**Stated task**:
Restate, word for word, all of the material shown below.

**Collected data**:
****

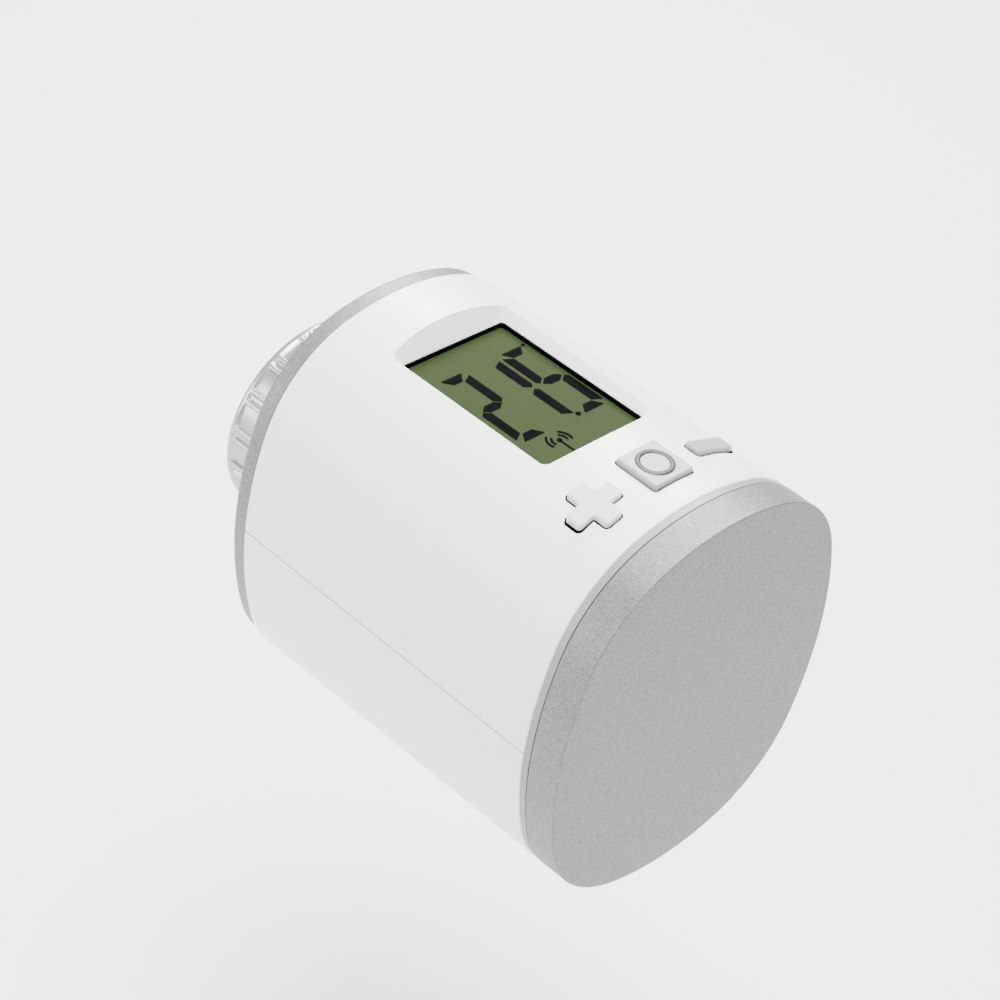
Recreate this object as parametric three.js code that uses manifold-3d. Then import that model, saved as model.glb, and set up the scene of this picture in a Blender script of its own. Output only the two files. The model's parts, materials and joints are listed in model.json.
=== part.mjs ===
// Electronic radiator thermostat head: a battery driven actuator that screws onto a valve with a
// union nut. Millimetres. The valve axis is X, from the valve (0) out to the end cap; Z points up
// through the display; the origin is the centre of the union nut's open end.

import * as THREE from "three";
import { mergeVertices } from "three/addons/utils/BufferGeometryUtils.js";
import Module from "manifold-3d";

const wasm = await Module();
wasm.setup();

// ---------------------------------------------------------------- driving dimensions

const GAP = 0.3;                 // space kept between neighbouring pieces
const WALL = 2.0;                // wall of the shells and the end cap

// stations along the valve axis
const NUT_LENGTH = 13.7;
const RING_START = 14.0;
const RING_END = 16.7;
const SHELL_START = RING_END + GAP;
const SHELL_END = 76.3;
const CAP_START = SHELL_END + GAP;
const CAP_END = 83.0;

// cross-section of the body where the base ring starts: four tangent pairs of arcs
const HALF_WIDTH = 27.4;
const HALF_HEIGHT = 32.9;
const CROWN_RADIUS = 37.2;
const FLANK_RADIUS = 59.0;
const CORNER_RADIUS = 21.3;
const WIDENING = 0.006;          // growth of the half width for each millimetre outwards
const LOWERING = 0.018;          // loss of the half height for each millimetre outwards

// union nut and neck
const NUT_RADIUS = 16.8;
const NUT_BODY_RADIUS = 16.1;
const THREAD_MINOR_RADIUS = 14.2;
const NUT_LIP_START = 11.5;
const NUT_RIM = 1.0;
const RIB_PAIRS = 16;
const RIB_WIDTH = 0.8;
const RIB_SPREAD = 1.9;          // distance between the two ribs of a pair
const NECK_RADIUS = 12.0;
const NECK_BORE = 7.5;
const NECK_START = 8.5;
const SNAP_RING_START = 9.6;
const SNAP_RING_END = 10.8;
const SNAP_RING_RADIUS = 13.4;
const SNAP_RING_OVERLAP = 0.5;   // of the ring into the neck's groove
const SNAP_RING_SPLIT = 3.0;
const FLANGE_THICKNESS = 2.0;

// display
const OPENING_START = 28.0;
const OPENING_END = 57.0;
const OPENING_HALF_WIDTH = 10.2;
const OPENING_Z = 29.2;          // height of the opening's edge
const POCKET_START = 27.0;       // the opening flares out to the pocket's edge on the crown
const POCKET_END = 58.3;
const POCKET_HALF_WIDTH = 11.5;
const LCD_TOP = 28.4;
const LCD_THICKNESS = 1.9;
const LCD_OVERLAP = 0.9;         // of the glass behind each side of the opening
const LCD_WALL = 1.0;            // wall of the frame round the glass
const LCD_LEDGE = 1.8;           // at both ends, under the glass

// buttons
const BUTTON_X = 68.0;
const BUTTON_SPACING = 11.6;
const BUTTON_PROUD = 0.85;
const BUTTON_TRAVEL = 0.6;
const TAB_LENGTH = 10.0;         // of the tabs that hold a key under the shell
const TAB_WIDTH = 3.0;
const TAB_THICKNESS = 0.7;
const COLUMN_WIDTH = 2.8;
const SELECT_SIZE = 7.7;
const ARM_LENGTH = 8.0;
const ARM_WIDTH = 2.9;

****

**Exercise solution**:
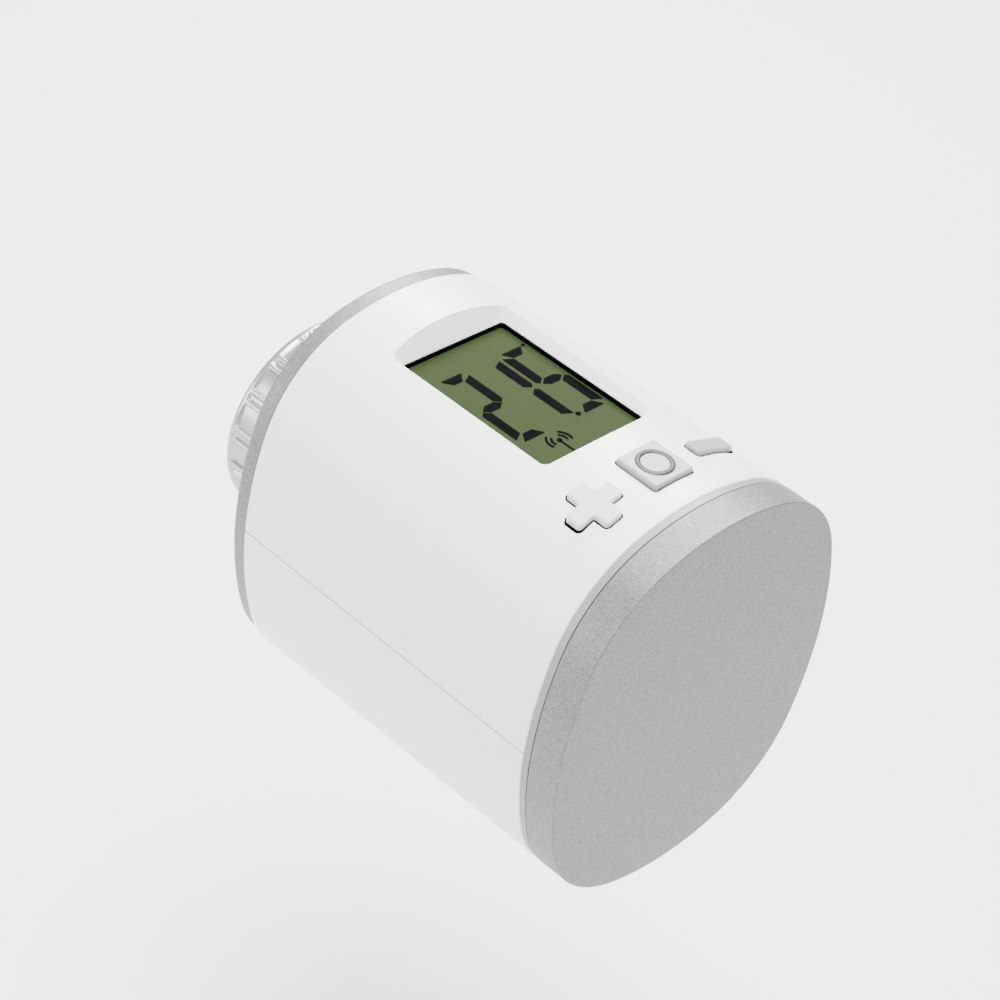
Recreate this object as parametric three.js code that uses manifold-3d. Then import that model, saved as model.glb, and set up the scene of this picture in a Blender script of its own. Output only the two files. The model's parts, materials and joints are listed in model.json.
=== part.mjs ===
// Electronic radiator thermostat head: a battery driven actuator that screws onto a valve with a
// union nut. Millimetres. The valve axis is X, from the valve (0) out to the end cap; Z points up
// through the display; the origin is the centre of the union nut's open end.

import * as THREE from "three";
import { mergeVertices } from "three/addons/utils/BufferGeometryUtils.js";
import Module from "manifold-3d";

const wasm = await Module();
wasm.setup();

// ---------------------------------------------------------------- driving dimensions

const GAP = 0.3;                 // space kept between neighbouring pieces
const WALL = 2.0;                // wall of the shells and the end cap

// stations along the valve axis
const NUT_LENGTH = 13.7;
const RING_START = 14.0;
const RING_END = 16.7;
const SHELL_START = RING_END + GAP;
const SHELL_END = 76.3;
const CAP_START = SHELL_END + GAP;
const CAP_END = 83.0;

// cross-section of the body where the base ring starts: four tangent pairs of arcs
const HALF_WIDTH = 27.4;
const HALF_HEIGHT = 32.9;
const CROWN_RADIUS = 37.2;
const FLANK_RADIUS = 59.0;
const CORNER_RADIUS = 21.3;
const WIDENING = 0.006;          // growth of the half width for each millimetre outwards
const LOWERING = 0.018;          // loss of the half height for each millimetre outwards

// union nut and neck
const NUT_RADIUS = 16.8;
const NUT_BODY_RADIUS = 16.1;
const THREAD_MINOR_RADIUS = 14.2;
const NUT_LIP_START = 11.5;
const NUT_RIM = 1.0;
const RIB_PAIRS = 16;
const RIB_WIDTH = 0.8;
const RIB_SPREAD = 1.9;          // distance between the two ribs of a pair
const NECK_RADIUS = 12.0;
const NECK_BORE = 7.5;
const NECK_START = 8.5;
const SNAP_RING_START = 9.6;
const SNAP_RING_END = 10.8;
const SNAP_RING_RADIUS = 13.4;
const SNAP_RING_OVERLAP = 0.5;   // of the ring into the neck's groove
const SNAP_RING_SPLIT = 3.0;
const FLANGE_THICKNESS = 2.0;

// display
const OPENING_START = 28.0;
const OPENING_END = 57.0;
const OPENING_HALF_WIDTH = 10.2;
const OPENING_Z = 29.2;          // height of the opening's edge
const POCKET_START = 27.0;       // the opening flares out to the pocket's edge on the crown
const POCKET_END = 58.3;
const POCKET_HALF_WIDTH = 11.5;
const LCD_TOP = 28.4;
const LCD_THICKNESS = 1.9;
const LCD_OVERLAP = 0.9;         // of the glass behind each side of the opening
const LCD_WALL = 1.0;            // wall of the frame round the glass
const LCD_LEDGE = 1.8;           // at both ends, under the glass

// buttons
const BUTTON_X = 68.0;
const BUTTON_SPACING = 11.6;
const BUTTON_PROUD = 0.85;
const BUTTON_TRAVEL = 0.6;
const TAB_LENGTH = 10.0;         // of the tabs that hold a key under the shell
const TAB_WIDTH = 3.0;
const TAB_THICKNESS = 0.7;
const COLUMN_WIDTH = 2.8;
const SELECT_SIZE = 7.7;
const ARM_LENGTH = 8.0;
const ARM_WIDTH = 2.9;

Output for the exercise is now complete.